■ **Recorded data**:
-*-*-

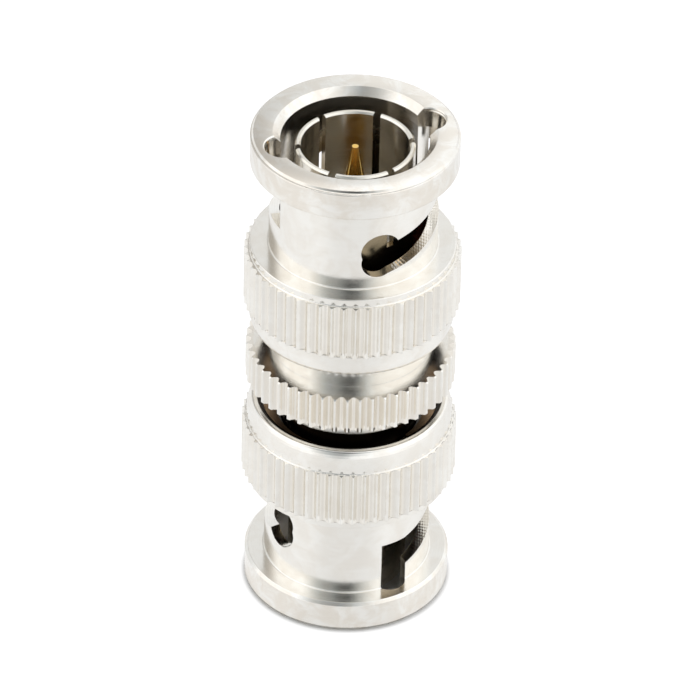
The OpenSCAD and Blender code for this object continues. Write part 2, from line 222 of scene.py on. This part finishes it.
# %% The tent's opening
# Each stop is an angle from the opening's middle, as a share of half a turn, and the level there.
facing = vectors(tree, "DOT_PRODUCT", direction, tuple(toward_camera))
aside = sums(tree, "DIVIDE", sums(tree, "ARCCOSINE", facing), math.pi)
left_stops = (
    (0.0, 0.03), (0.03, 0.05), (0.045, 0.11), (0.089, 0.27), (0.134, 0.33), (0.178, 0.48),
    (0.22, 0.75), (0.265, 1.0), (0.49, 1.0), (0.55, 0.72), (1.0, 0.72),
)
right_stops = (
    (0.0, 0.03), (0.03, 0.05), (0.05, 0.12), (0.089, 0.43), (0.134, 0.69), (0.178, 0.9),
    (0.25, 0.97), (0.35, 1.0), (0.49, 1.0), (0.55, 0.86), (1.0, 0.86),
)
left_level, right_level = profile(tree, aside, left_stops), profile(tree, aside, right_stops)
side_blend = 0.12
to_right = ramp(tree, sideways, -side_blend, side_blend)
level = add(tree, "ShaderNodeMix", {0: to_right, 2: left_level, 3: right_level}).outputs[0]
white, opening_tint = (1.0, 1.0, 1.0), (0.9, 0.97, 1.0)
cool = blend_colour(tree, level, opening_tint, white)
print("opening stops:", len(left_stops), "to the left and", len(right_stops), "to the right")

# %% The dim corner
corner_turn = math.radians(147)
corner_middle, corner_reach, corner_tint = 0.1, 0.65, (0.52, 0.485, 0.45)
corner_flat = math.cos(view_height)
corner_x, corner_y = -math.sin(corner_turn) * corner_flat, -math.cos(corner_turn) * corner_flat
toward_corner = (corner_x, corner_y, math.sin(view_height))
from_corner = sums(tree, "ARCCOSINE", vectors(tree, "DOT_PRODUCT", direction, toward_corner))
clear = ramp(tree, from_corner, corner_middle, corner_reach)
warm = blend_colour(tree, clear, corner_tint, white)
print("toward the corner:", [round(v, 3) for v in toward_corner])

# %% The tent's light
tints = {"Factor": 1.0, 6: warm, 7: cool}
light = add(tree, "ShaderNodeMix", tints, data_type="RGBA", blend_type="MULTIPLY").outputs[2]
level = sums(tree, "MULTIPLY", level, tent_level)
light = add(tree, "ShaderNodeVectorMath", {0: light, "Scale": level}, operation="SCALE").outputs[0]
rays = add(tree, "ShaderNodeLightPath").outputs
seen = blend_colour(tree, rays["Is Camera Ray"], light, white)
sky = add(tree, "ShaderNodeBackground", {"Color": seen, "Strength": 1.0})
add(tree, "ShaderNodeOutputWorld", {"Surface": sky.outputs[0]})
print("tent level", tent_level)

# %% [markdown]
# ## Floor
# The camera itself sees plain white behind everything: a Light Path node tells its rays from those that
# light the metal. The floor is a pale sheet. Most of what the camera sees of it shines by itself, which
# makes it white, and the rest is lit, which keeps a soft shadow round the foot. Inside the lower mouth
# nothing shines, since no light falls in. In the metal, the floor's glow is painted lower toward the
# camera and behind than at the sides, as painted shade.

# %% Floor
sheet_size, sheet_gap = 4.0, 0.01 * MM
floor_mesh = bpy.data.meshes.new("Floor")
corners = [(x * sheet_size / 2, y * sheet_size / 2, 0) for x, y in ((-1, -1), (1, -1), (1, 1), (-1, 1))]
floor_mesh.from_pydata(corners, [], [(0, 1, 2, 3)])
floor = bpy.data.objects.new("Floor", floor_mesh)
floor.location.z = cad_low.z - sheet_gap
scene.collection.objects.link(floor)
print("floor at", round(floor.location.z / MM, 3), "mm")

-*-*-

■ **Your instructions**: Print again each line of the listing above, exactly as it appears.

■ **Response to the task**:
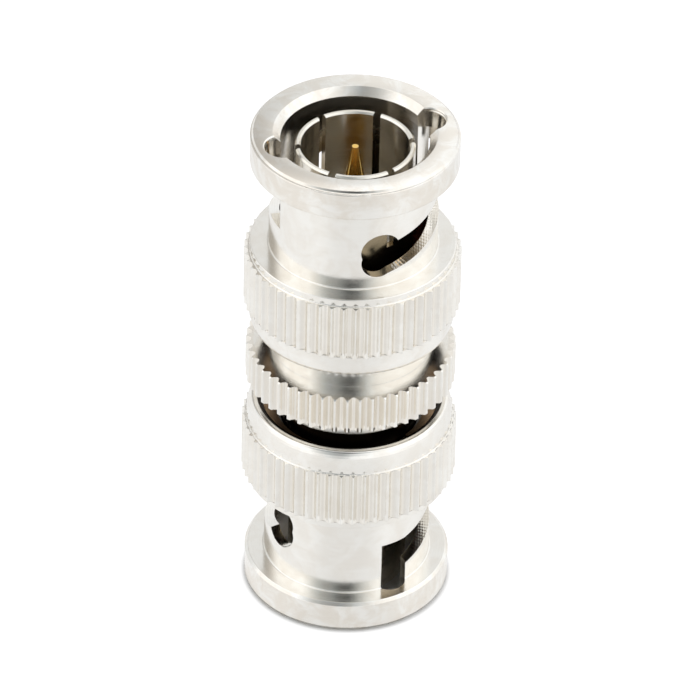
The OpenSCAD and Blender code for this object continues. Write part 2, from line 222 of scene.py on. This part finishes it.
# %% The tent's opening
# Each stop is an angle from the opening's middle, as a share of half a turn, and the level there.
facing = vectors(tree, "DOT_PRODUCT", direction, tuple(toward_camera))
aside = sums(tree, "DIVIDE", sums(tree, "ARCCOSINE", facing), math.pi)
left_stops = (
    (0.0, 0.03), (0.03, 0.05), (0.045, 0.11), (0.089, 0.27), (0.134, 0.33), (0.178, 0.48),
    (0.22, 0.75), (0.265, 1.0), (0.49, 1.0), (0.55, 0.72), (1.0, 0.72),
)
right_stops = (
    (0.0, 0.03), (0.03, 0.05), (0.05, 0.12), (0.089, 0.43), (0.134, 0.69), (0.178, 0.9),
    (0.25, 0.97), (0.35, 1.0), (0.49, 1.0), (0.55, 0.86), (1.0, 0.86),
)
left_level, right_level = profile(tree, aside, left_stops), profile(tree, aside, right_stops)
side_blend = 0.12
to_right = ramp(tree, sideways, -side_blend, side_blend)
level = add(tree, "ShaderNodeMix", {0: to_right, 2: left_level, 3: right_level}).outputs[0]
white, opening_tint = (1.0, 1.0, 1.0), (0.9, 0.97, 1.0)
cool = blend_colour(tree, level, opening_tint, white)
print("opening stops:", len(left_stops), "to the left and", len(right_stops), "to the right")

# %% The dim corner
corner_turn = math.radians(147)
corner_middle, corner_reach, corner_tint = 0.1, 0.65, (0.52, 0.485, 0.45)
corner_flat = math.cos(view_height)
corner_x, corner_y = -math.sin(corner_turn) * corner_flat, -math.cos(corner_turn) * corner_flat
toward_corner = (corner_x, corner_y, math.sin(view_height))
from_corner = sums(tree, "ARCCOSINE", vectors(tree, "DOT_PRODUCT", direction, toward_corner))
clear = ramp(tree, from_corner, corner_middle, corner_reach)
warm = blend_colour(tree, clear, corner_tint, white)
print("toward the corner:", [round(v, 3) for v in toward_corner])

# %% The tent's light
tints = {"Factor": 1.0, 6: warm, 7: cool}
light = add(tree, "ShaderNodeMix", tints, data_type="RGBA", blend_type="MULTIPLY").outputs[2]
level = sums(tree, "MULTIPLY", level, tent_level)
light = add(tree, "ShaderNodeVectorMath", {0: light, "Scale": level}, operation="SCALE").outputs[0]
rays = add(tree, "ShaderNodeLightPath").outputs
seen = blend_colour(tree, rays["Is Camera Ray"], light, white)
sky = add(tree, "ShaderNodeBackground", {"Color": seen, "Strength": 1.0})
add(tree, "ShaderNodeOutputWorld", {"Surface": sky.outputs[0]})
print("tent level", tent_level)

# %% [markdown]
# ## Floor
# The camera itself sees plain white behind everything: a Light Path node tells its rays from those that
# light the metal. The floor is a pale sheet. Most of what the camera sees of it shines by itself, which
# makes it white, and the rest is lit, which keeps a soft shadow round the foot. Inside the lower mouth
# nothing shines, since no light falls in. In the metal, the floor's glow is painted lower toward the
# camera and behind than at the sides, as painted shade.

# %% Floor
sheet_size, sheet_gap = 4.0, 0.01 * MM
floor_mesh = bpy.data.meshes.new("Floor")
corners = [(x * sheet_size / 2, y * sheet_size / 2, 0) for x, y in ((-1, -1), (1, -1), (1, 1), (-1, 1))]
floor_mesh.from_pydata(corners, [], [(0, 1, 2, 3)])
floor = bpy.data.objects.new("Floor", floor_mesh)
floor.location.z = cad_low.z - sheet_gap
scene.collection.objects.link(floor)
print("floor at", round(floor.location.z / MM, 3), "mm")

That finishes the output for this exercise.